This is a careful, unanimous opinion from a three-judge court which rejects most of the social science evidence submitted by both sides on whether Texas’s voter id law imposes greater burdens on minority voters. Instead, the court bases its analysis on three basically uncontested facts:

  1. Minority voters are at least proportionately as likely as white voters in Texas to lack the documents needed for Texas’s new id law (which the Court calls perhaps the most “stringent” in the nation
  2. The new i.d. law will put high burdens on poor people who lack id (many of whom would have to travel up to 200 or 250 miles at their own expense to get the i.d. as well as pay at least $22 for the documents needed to get the i.d.

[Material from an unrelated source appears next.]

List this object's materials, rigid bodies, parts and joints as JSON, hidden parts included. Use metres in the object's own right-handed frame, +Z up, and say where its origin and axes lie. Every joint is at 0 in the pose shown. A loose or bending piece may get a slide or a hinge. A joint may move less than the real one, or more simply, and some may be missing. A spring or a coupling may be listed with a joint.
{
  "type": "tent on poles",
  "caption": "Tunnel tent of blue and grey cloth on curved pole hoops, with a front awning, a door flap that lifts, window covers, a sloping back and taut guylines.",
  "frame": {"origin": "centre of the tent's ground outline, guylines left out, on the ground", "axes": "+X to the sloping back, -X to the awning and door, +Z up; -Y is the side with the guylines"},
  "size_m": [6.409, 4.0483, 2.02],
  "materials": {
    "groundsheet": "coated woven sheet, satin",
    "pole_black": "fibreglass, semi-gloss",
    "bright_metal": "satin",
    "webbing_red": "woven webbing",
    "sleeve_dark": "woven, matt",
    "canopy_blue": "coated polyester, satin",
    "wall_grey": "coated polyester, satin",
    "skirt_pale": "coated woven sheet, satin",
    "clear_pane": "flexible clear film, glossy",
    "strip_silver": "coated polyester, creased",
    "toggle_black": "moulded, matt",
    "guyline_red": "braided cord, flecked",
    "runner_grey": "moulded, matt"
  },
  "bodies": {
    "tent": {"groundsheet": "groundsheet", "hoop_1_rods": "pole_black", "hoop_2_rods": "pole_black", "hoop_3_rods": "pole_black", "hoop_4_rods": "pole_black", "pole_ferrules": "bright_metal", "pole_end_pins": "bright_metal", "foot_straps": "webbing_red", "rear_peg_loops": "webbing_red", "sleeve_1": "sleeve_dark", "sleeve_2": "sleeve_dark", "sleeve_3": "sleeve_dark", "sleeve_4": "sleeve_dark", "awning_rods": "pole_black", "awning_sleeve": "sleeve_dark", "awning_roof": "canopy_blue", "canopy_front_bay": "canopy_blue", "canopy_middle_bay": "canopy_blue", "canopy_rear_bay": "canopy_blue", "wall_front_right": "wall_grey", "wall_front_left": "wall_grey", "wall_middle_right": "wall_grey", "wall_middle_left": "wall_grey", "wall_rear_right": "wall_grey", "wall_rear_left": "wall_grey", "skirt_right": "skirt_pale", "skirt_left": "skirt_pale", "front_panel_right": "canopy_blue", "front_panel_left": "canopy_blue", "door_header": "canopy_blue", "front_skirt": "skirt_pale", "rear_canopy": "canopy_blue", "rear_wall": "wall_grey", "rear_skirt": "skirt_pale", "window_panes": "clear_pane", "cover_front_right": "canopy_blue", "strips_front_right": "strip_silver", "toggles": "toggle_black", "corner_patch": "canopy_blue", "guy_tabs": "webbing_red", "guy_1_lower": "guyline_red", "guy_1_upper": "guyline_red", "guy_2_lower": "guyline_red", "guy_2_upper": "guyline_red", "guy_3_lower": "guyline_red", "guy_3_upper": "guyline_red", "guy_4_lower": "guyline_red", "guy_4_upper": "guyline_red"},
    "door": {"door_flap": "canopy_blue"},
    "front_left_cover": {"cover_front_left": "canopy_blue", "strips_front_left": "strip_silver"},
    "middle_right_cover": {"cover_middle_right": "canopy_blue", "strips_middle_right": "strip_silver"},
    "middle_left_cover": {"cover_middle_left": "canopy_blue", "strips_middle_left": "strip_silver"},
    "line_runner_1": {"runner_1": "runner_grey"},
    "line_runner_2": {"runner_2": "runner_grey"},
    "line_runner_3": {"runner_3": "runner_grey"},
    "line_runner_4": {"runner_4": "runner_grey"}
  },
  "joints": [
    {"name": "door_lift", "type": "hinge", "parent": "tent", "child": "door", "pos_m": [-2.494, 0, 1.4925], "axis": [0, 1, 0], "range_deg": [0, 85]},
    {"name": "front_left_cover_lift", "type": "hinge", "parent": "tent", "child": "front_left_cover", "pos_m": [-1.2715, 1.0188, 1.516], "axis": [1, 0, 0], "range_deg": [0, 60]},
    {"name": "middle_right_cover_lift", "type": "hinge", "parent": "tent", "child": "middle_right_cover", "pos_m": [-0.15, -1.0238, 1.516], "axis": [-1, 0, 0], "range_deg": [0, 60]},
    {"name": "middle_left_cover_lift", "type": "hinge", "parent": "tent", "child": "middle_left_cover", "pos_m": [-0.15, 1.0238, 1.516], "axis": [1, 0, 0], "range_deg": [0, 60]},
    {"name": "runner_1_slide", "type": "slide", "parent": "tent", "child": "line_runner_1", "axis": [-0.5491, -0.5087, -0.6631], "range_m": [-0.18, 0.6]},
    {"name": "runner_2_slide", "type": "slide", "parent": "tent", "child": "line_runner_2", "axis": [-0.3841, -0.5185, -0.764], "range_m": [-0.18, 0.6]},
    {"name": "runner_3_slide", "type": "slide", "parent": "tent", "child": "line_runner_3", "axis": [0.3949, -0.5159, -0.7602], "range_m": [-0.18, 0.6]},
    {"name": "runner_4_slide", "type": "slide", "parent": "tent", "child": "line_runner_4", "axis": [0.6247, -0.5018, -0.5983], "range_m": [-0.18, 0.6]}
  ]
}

  3. Minority voters in Texas are more likely to be poor. Using this simple structure, the court concludes that Texas, which bears the burden of proof in a section 5 case, cannot prove its law won’t make the position of protected minorities worse off. And the court suggests this was a problem of its own making: Texas could have made the i.d. law less onerous (as in Georgia, which the court suggests DOJ was probably right to preclear) and Texas could have done more to produce evidence supporting its side at trial, but it engaged in bad trial tactics.

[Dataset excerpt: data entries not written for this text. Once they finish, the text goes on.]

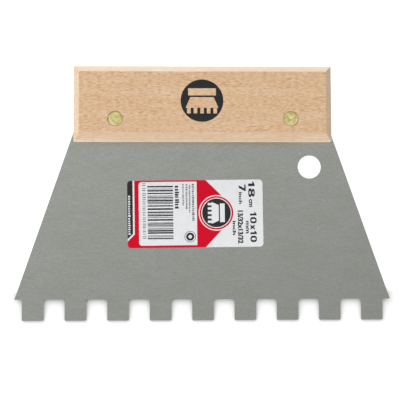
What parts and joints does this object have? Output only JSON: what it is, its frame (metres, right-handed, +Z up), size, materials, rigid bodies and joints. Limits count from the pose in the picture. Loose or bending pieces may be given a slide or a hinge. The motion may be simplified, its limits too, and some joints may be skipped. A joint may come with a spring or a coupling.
{
  "type": "notched trowel",
  "caption": "Adhesive spreader: a steel blade with square notches, riveted into a chamfered wooden handle, with a hanging hole and a size label.",
  "frame": {"origin": "middle of the bounding box's bottom face, on the table that the tool lies on, front face up", "axes": "+X across the blade, +Y along the table from the teeth to the handle, +Z up"},
  "size_m": [0.18, 0.1216, 0.0229],
  "materials": {
    "blade_steel": "matt rolled steel with a fine grain across the blade",
    "handle_beech": "sanded beech with a thin matt lacquer and a printed mark",
    "rivet_brass": "turned brass, slightly dulled",
    "label_vinyl": "white printed vinyl, satin"
  },
  "bodies": {
    "root": {"blade": "blade_steel", "handle": "handle_beech", "rivet_left_sleeve": "rivet_brass", "rivet_left_pin": "rivet_brass", "rivet_right_sleeve": "rivet_brass", "rivet_right_pin": "rivet_brass", "label_sticker": "label_vinyl"}
  },
  "joints": []
}
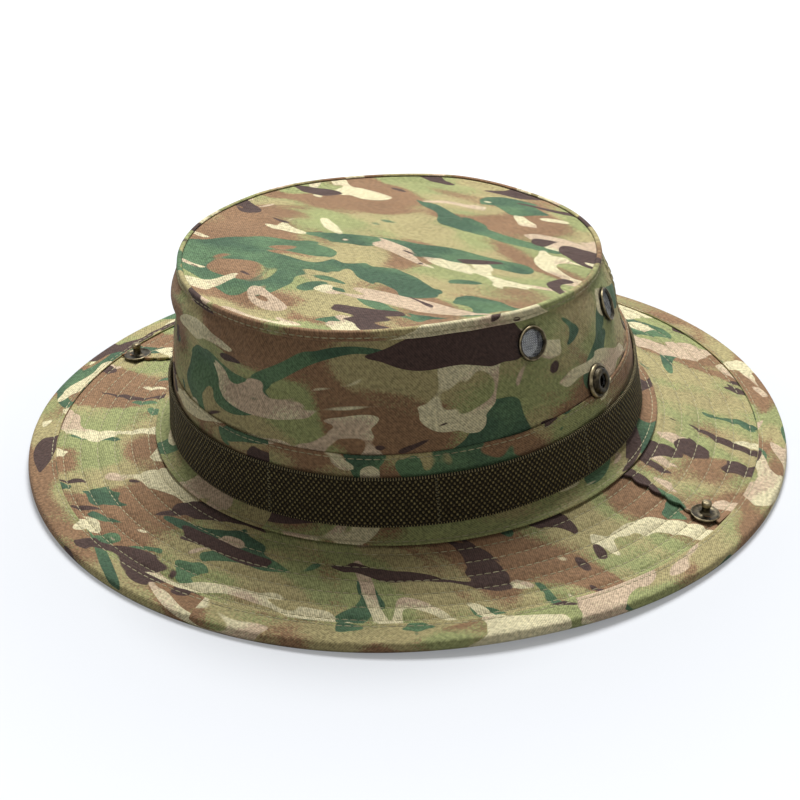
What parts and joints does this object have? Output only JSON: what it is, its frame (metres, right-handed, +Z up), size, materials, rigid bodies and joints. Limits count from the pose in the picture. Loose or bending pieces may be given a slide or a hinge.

So for now, the Texas law is toast. However, it will almost certainly be appealed, with Texas asking for an emergency injunction allowing the new voter ID law to be used in the November election. “Given the closeness to the election,” says Rick, “it is not clear to me that even if the Supreme Court disagrees on some of the analysis with the district court that it would grant such emergency relief. This is a big unknown.” Stay tuned.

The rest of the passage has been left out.